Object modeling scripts
^^^^^^^^

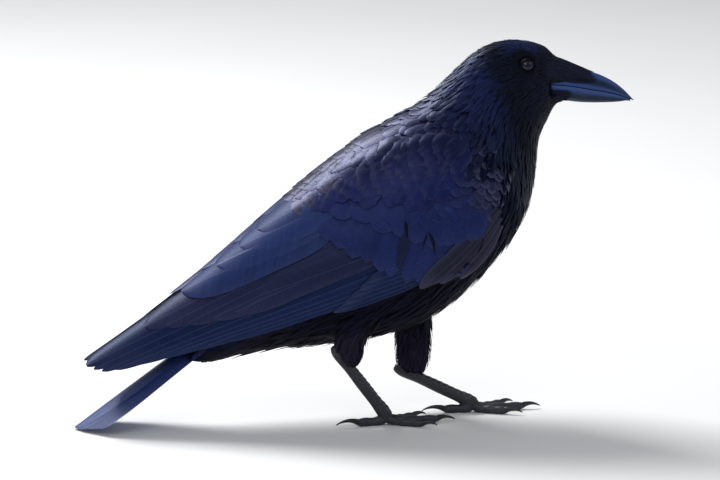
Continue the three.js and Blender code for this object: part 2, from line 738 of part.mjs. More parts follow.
for (const side of [RIGHT, LEFT]) {
  const name = side === RIGHT ? "right" : "left";
  const stack = (list, grow) => joined(list.map((feather) => blade(side, feather, grow)));
  const panelGrown = covertPanel(side, GAP);
  const tertialsGrown = stack(TERTIALS, GAP);
  const secondariesGrown = stack(SECONDARIES, GAP);
  const under = [bodyGrown, panelGrown];
  add(`wing_${name}_coverts`, cutBy(covertPanel(side), [bodyGrown]), wingGloss);
  add(`wing_${name}_tertials`, cutBy(stack(TERTIALS), under), wingGloss);
  const secondaries = cutBy(stack(SECONDARIES), [...under, tertialsGrown]);
  add(`wing_${name}_secondaries`, secondaries, wingGloss);
  const above = [...under, tertialsGrown, secondariesGrown];
  add(`wing_${name}_primaries`, cutBy(stack(PRIMARIES), above), wingGloss);
}

add("tail", cutBy(tailSolid(), [bodyGrown]).trimByPlane([0, 0, 1], FLOOR), tailGloss);

for (const leg of LEGS) {
  const tarsusGrown = tarsusSolid(leg, GAP);
  add(`shin_${leg.name}`, cutBy(shinSolid(leg), [bodyGrown, tarsusGrown]), shinFeathers);
  const tarsus = tarsusSolid(leg).trimByPlane([0, 0, 1], leg.foot[2] + ANKLE_RISE);
  add(`tarsus_${leg.name}`, tarsus, legScales);
  add(`foot_${leg.name}`, footSolid(leg), legScales);
  for (const toe of TOES) {
    add(`claw_${leg.name}_${toe.name}`, clawSolid(leg, toe), clawHorn);
  }
}

// Puts the origin on the floor, under the middle of the bounding box.
const box = new THREE.Box3().setFromObject(model);
model.position.set(-(box.min.x + box.max.x) / 2, -(box.min.y + box.max.y) / 2, -box.min.z);

export default model;
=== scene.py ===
import math

import bmesh
import bpy
import numpy as np
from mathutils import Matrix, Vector, kdtree
from mathutils.bvhtree import BVHTree


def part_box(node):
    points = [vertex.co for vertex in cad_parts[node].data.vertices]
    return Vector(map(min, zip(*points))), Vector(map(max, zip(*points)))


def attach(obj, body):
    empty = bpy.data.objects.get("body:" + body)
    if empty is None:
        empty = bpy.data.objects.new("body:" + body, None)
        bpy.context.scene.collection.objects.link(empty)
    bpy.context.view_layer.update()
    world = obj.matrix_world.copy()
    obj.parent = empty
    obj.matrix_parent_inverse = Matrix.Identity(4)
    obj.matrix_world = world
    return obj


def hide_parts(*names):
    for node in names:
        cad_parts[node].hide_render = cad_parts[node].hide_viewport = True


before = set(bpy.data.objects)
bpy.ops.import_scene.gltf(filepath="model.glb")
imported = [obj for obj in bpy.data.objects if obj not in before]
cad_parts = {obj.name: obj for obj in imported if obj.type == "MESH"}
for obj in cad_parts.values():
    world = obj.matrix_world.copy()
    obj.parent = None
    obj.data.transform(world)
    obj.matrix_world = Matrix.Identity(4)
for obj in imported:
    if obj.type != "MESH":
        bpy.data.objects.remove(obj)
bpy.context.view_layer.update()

MM = 0.001
RIGHT, LEFT = -1, 1
SIDE_NAMES = {RIGHT: "right", LEFT: "left"}
rng = np.random.default_rng(2611)

# -------- measurements

EYE = np.array([118.2, 13.0, 247.6])
EYE_RADIUS = 6.2
eye_low, eye_high = (np.array(corner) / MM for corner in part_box("eye_right"))
SHIFT = (eye_low + eye_high) / 2 - EYE * [1, RIGHT, 1]

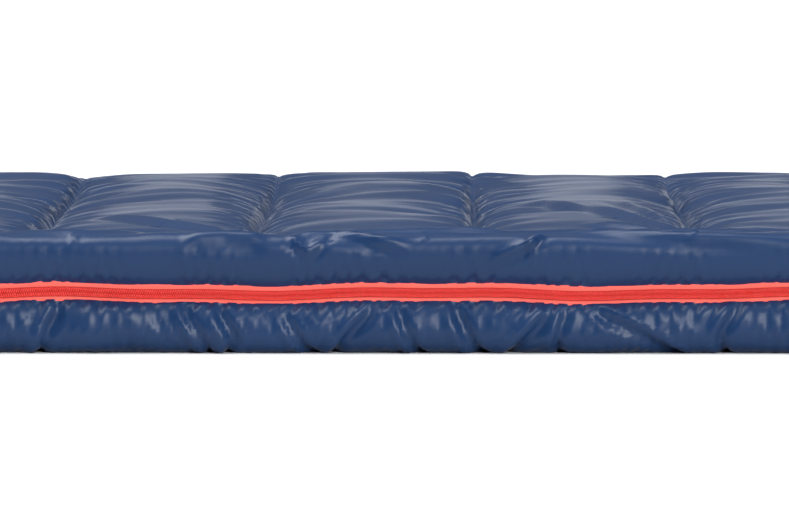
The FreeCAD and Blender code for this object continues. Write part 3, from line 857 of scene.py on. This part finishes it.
def brushed_polyester(name, colour, shade):
    """Lining cloth, brushed to a soft matt face with a short nap."""
    material, tree = start_material(name)
    nap = pattern(tree, "TexNoise", "cloth", (2.2, 1.4), {"Detail": 5.0, "Roughness": 0.7})
    drag = pattern(tree, "TexNoise", "cloth", (34, 16), {"Detail": 3.0})
    finish(
        tree, between(tree, nap, colour, shade), [(drag, 0.5, 0.8), (nap, 0.5, 0.25)],
        {"Roughness": 0.88, "Specular IOR Level": 0.2, "Sheen Weight": 0.4, "Sheen Roughness": 0.5})
    return material


def woven_tape(name, colour, groove, under):
    """Zip tape, woven with ribs across it, which catch the light one by one. The ribs darken its colour in
    bands, painted shade of their grooves, with a random cloudy tone. Near the coil its colour is a painted
    shade, the coil's shadow."""
    material, tree = start_material(name)
    ribs = pattern(
        tree, "TexWave", "cloth", (1.3, 40), {"Scale": 0.5, "Distortion": 0.4, "Detail": 2.0},
        wave_type="BANDS", bands_direction="X")
    soil = pattern(tree, "TexNoise", "cloth", (40, 5), {"Detail": 3.0})
    cloudy = add_node(tree, "Math", {1: 0.4, 2: -0.1}, {0: soil}, operation="MULTIPLY_ADD")
    # painted shade of the rib grooves: the ribs darken the colour in bands towards the groove colour, with
    # the cloudy random tone added
    total = add_node(
        tree, "Math", {1: 0.45}, {0: ribs, 2: cloudy.outputs[0]}, operation="MULTIPLY_ADD")
    woven = between(tree, total.outputs[0], colour, groove)
    # painted shade: near the coil the tape's colour turns to the dark under colour, the coil's shadow on it
    rows = add_node(tree, "SeparateXYZ", links={"Vector": placed(tree, "cloth", (1, 1))})
    clear_of_coil_shade = add_node(
        tree, "MapRange", {"From Min": 3.6, "From Max": 4.9}, {"Value": rows.outputs["Y"]})
    colours = add_node(
        tree, "Mix", {"A": linear(under)}, {"Factor": clear_of_coil_shade.outputs[0], "B": woven},
        data_type="RGBA")
    finish(
        tree, colours.outputs["Result"], [(ribs, 0.6, 0.12)],
        {"Roughness": 0.6, "Specular IOR Level": 0.35, "Sheen Weight": 0.25, "Sheen Roughness": 0.4})
    return material


def moulded_polymer(name, colour, shade, roughness):
    """Drawn or moulded polyester and acetal: smooth, with a faint cloudiness from the melt."""
    material, tree = start_material(name)
    cloud = pattern(tree, "TexNoise", "object", (3, 3, 3), {"Detail": 3.0})
    finish(tree, between(tree, cloud, colour, shade), [], {"Roughness": roughness, "Specular IOR Level": 0.5})
    return material


def die_cast_zinc(name, colour, rubbed):
    """Zinc cast in a die, tumbled and dipped in dark lacquer: fine grain, lighter where it has rubbed."""
    material, tree = start_material(name)
    grain = pattern(tree, "TexNoise", "object", (0.5, 0.5, 0.5), {"Detail": 4.0, "Roughness": 0.7})
    wear = pattern(tree, "TexNoise", "object", (3, 3, 3), {"Detail": 5.0})
    where_worn = add_node(tree, "MapRange", {"From Min": 0.3, "From Max": 0.8}, {"Value": wear})
    colours = between(tree, where_worn.outputs[0], colour, rubbed)
    finish(tree, colours, [(grain, 0.3, 0.05)], {"Metallic": 1.0, "Roughness": 0.34})
    return material


def woven_webbing(name, colour, shade):
    """Flat polyester webbing, woven in ridges that run along it, with its picks across them. Between the
    ridges its colour darkens to a painted shade.
    """
    material, tree = start_material(name)
    wave = {"Scale": 0.5, "Distortion": 0.3, "Detail": 1.0}
    ridges, picks = (
        pattern(tree, "TexWave", "cloth", lengths, wave, wave_type="BANDS", bands_direction=axis)
        for lengths, axis in (((30, 2.4), "Y"), ((1.1, 30), "X")))
    finish(
        tree, between(tree, ridges, shade, colour), [(ridges, 0.7, 0.25), (picks, 0.5, 0.1)],
        {"Roughness": 0.62, "Specular IOR Level": 0.35, "Sheen Weight": 0.15})
    return material


def fine_cloth(name, colour, shade, thread, roughness, depth):
    """A flat cloth cut from a larger one, with its weave or pile drawn on its own axes."""
    material, tree = start_material(name)
    weave = pattern(tree, "TexNoise", "object", [thread] * 3, {"Detail": 3.0, "Roughness": 0.6})
    crease = pattern(tree, "TexNoise", "object", (9, 9, 14), {"Detail": 3.0})
    finish(
        tree, between(tree, weave, colour, shade), [(crease, 0.5, 0.6), (weave, 0.6, depth)],
        {"Roughness": roughness, "Specular IOR Level": 0.35})
    return material


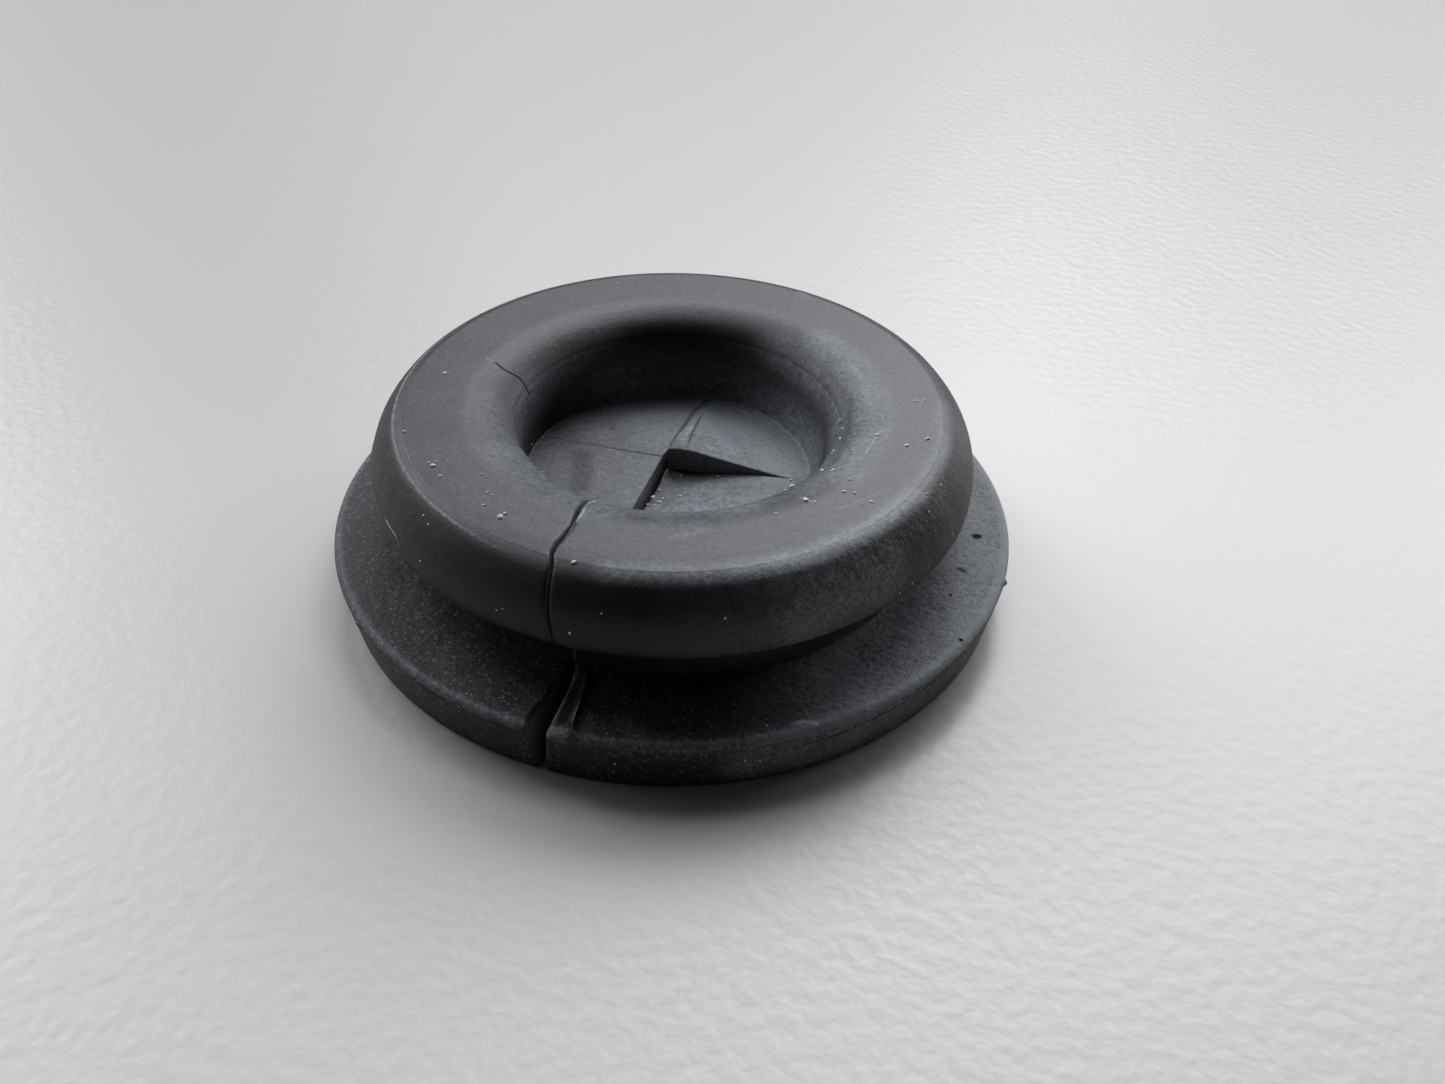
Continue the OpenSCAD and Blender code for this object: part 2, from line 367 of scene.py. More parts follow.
def ring_points():
    """Grid of points, one row for each point of the section and one column for each angle. Each point lies
    on the turned section, moved along its normal by what stands proud there."""
    section = ring_section()
    step = np.gradient(section, axis=0)
    normal = np.stack([-step[:, 1], step[:, 0]], 1) / np.linalg.norm(step, axis=1)[:, None]
    travel = np.concatenate([[0], np.cumsum(np.linalg.norm(np.diff(section, axis=0), axis=1))])
    left, right = slit_faces(section, travel)
    from_mouth = np.hypot(section[:, 0] - MOUTH_R, section[:, 1] - MOUTH_Z)
    way = np.abs(travel - travel[np.argmin(from_mouth)])[:, None]

    r, z = section[:, :1], section[:, 1:]
    # the bore isn't quite true to the ring: at the membrane it lies to the left, at its edge to the right
    shift = np.interp(z, [0.4, 3.5, 4.7, 7.75, 8.5], [0, -0.33, -0.33, 0.15, 0]) * (r < DISH_R)
    base = column_angles()[None, :]
    lean = smooth(1 - base / SLIT_REACH) * np.arcsin((right[:, None] - shift) / r)
    lean = lean + smooth(1 - (2 * math.pi - base) / SLIT_REACH) * np.arcsin((left[:, None] - shift) / r)
    angle = base + lean
    turn = np.degrees(np.where(angle > math.pi, angle - 2 * math.pi, angle))
    across = r * np.sin(angle)
    from_right = r * (angle - angle[:, :1])
    from_left = r * (angle[:, -1:] - angle)
    right_half, front = angle < math.pi, np.cos(angle) > 0

    proud = slit_lips(r, z, from_left, from_right) + flash_lines(r, z, turn) - mouth_wear(way, turn, angle)
    proud = proud + right_half * (front * rib(r, z, across, right[:, None]) + groove_fin(r, z, from_right))
    true_points = np.stack([across, -r * np.cos(angle), z + 0 * angle], -1)
    for centre, radius, height in RING_MARKS:
        proud = proud + bump(true_points, centre, radius, height)
    # the ring isn't quite round: one part in four hundred
    proud = proud + 0.03 * np.sin(2 * angle + 0.6) * smooth(np.abs(normal[:, :1]) / 0.9) * (r > 9)

    out = r + normal[:, :1] * proud
    up = z + normal[:, 1:] * proud - front_facet(r, z, turn)
    return section, np.stack([out * np.sin(angle) + shift, -out * np.cos(angle), up], -1)


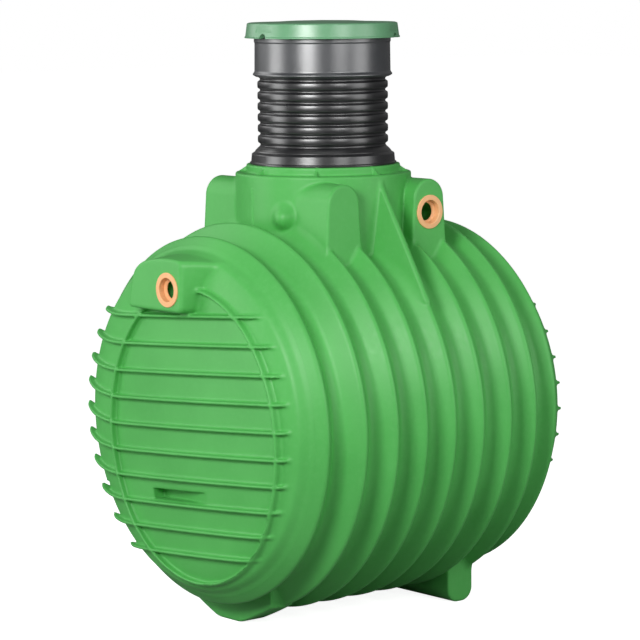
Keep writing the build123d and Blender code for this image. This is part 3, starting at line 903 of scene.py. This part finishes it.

^^^^^^^^

* Problem description: Retype only what lies between the line bearing "the bounding box." and the line bearing "obj.data.transform(world)", keeping both of those lines.

* Problem solution:
// Puts the origin on the floor, under the middle of the bounding box.
const box = new THREE.Box3().setFromObject(model);
model.position.set(-(box.min.x + box.max.x) / 2, -(box.min.y + box.max.y) / 2, -box.min.z);

export default model;
=== scene.py ===
import math

import bmesh
import bpy
import numpy as np
from mathutils import Matrix, Vector, kdtree
from mathutils.bvhtree import BVHTree


def part_box(node):
    points = [vertex.co for vertex in cad_parts[node].data.vertices]
    return Vector(map(min, zip(*points))), Vector(map(max, zip(*points)))


def attach(obj, body):
    empty = bpy.data.objects.get("body:" + body)
    if empty is None:
        empty = bpy.data.objects.new("body:" + body, None)
        bpy.context.scene.collection.objects.link(empty)
    bpy.context.view_layer.update()
    world = obj.matrix_world.copy()
    obj.parent = empty
    obj.matrix_parent_inverse = Matrix.Identity(4)
    obj.matrix_world = world
    return obj


def hide_parts(*names):
    for node in names:
        cad_parts[node].hide_render = cad_parts[node].hide_viewport = True


before = set(bpy.data.objects)
bpy.ops.import_scene.gltf(filepath="model.glb")
imported = [obj for obj in bpy.data.objects if obj not in before]
cad_parts = {obj.name: obj for obj in imported if obj.type == "MESH"}
for obj in cad_parts.values():
    world = obj.matrix_world.copy()
    obj.parent = None
    obj.data.transform(world)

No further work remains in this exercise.